Authors: Neal Ascherson
The trade continued with new customers, after the Sarmatians had begun to displace the Scythians in the third century BC. But the relationship of Greeks to Sarmatians was very different. In spite of the common Iranian source of their languages, the Sarmatians were in many ways unlike the Scythians. As warriors, they were not lightly equipped horse-bowmen but heavy cavalry, wearing metal helmets and iron coats of mail and carrying long lances. This armament, much later to become the battle outfit of mediaeval chivalry, was quite unknown to Europe and the Eurasian fringe, and was for a time irresistible. A few centuries later, after the Sarmatian Alans had charged and slaughtered a Roman legionary army at Adrianople in
375
AD, the Roman Empire changed its whole mode of warfare and raised heavy cavalry units of its own.
The Sarmatians were in some respects closer to their Central Asian cultural roots than the Scythians.
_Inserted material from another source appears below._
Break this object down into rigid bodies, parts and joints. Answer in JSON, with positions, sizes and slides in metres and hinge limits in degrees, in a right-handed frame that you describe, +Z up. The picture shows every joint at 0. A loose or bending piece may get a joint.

They brought with them a new decorative tradition, adding to the Central Asian 'animal style' a taste for heavy, ornate forms and for metalwork encrusted with coloured enamel and semi-precious stones — the style which in the nineteenth century was misleadingly called 'Gothic'. While Sarmatian nobles bought or commissioned ornaments and luxury articles from the Hellenistic world, as the Scythians had done, they also kept in contact with other, developed Iranian cultures far to the east. The great golden collar of Volodya Guguev's princess, buried by the Don, probably came from some sacred treasury in Bactria.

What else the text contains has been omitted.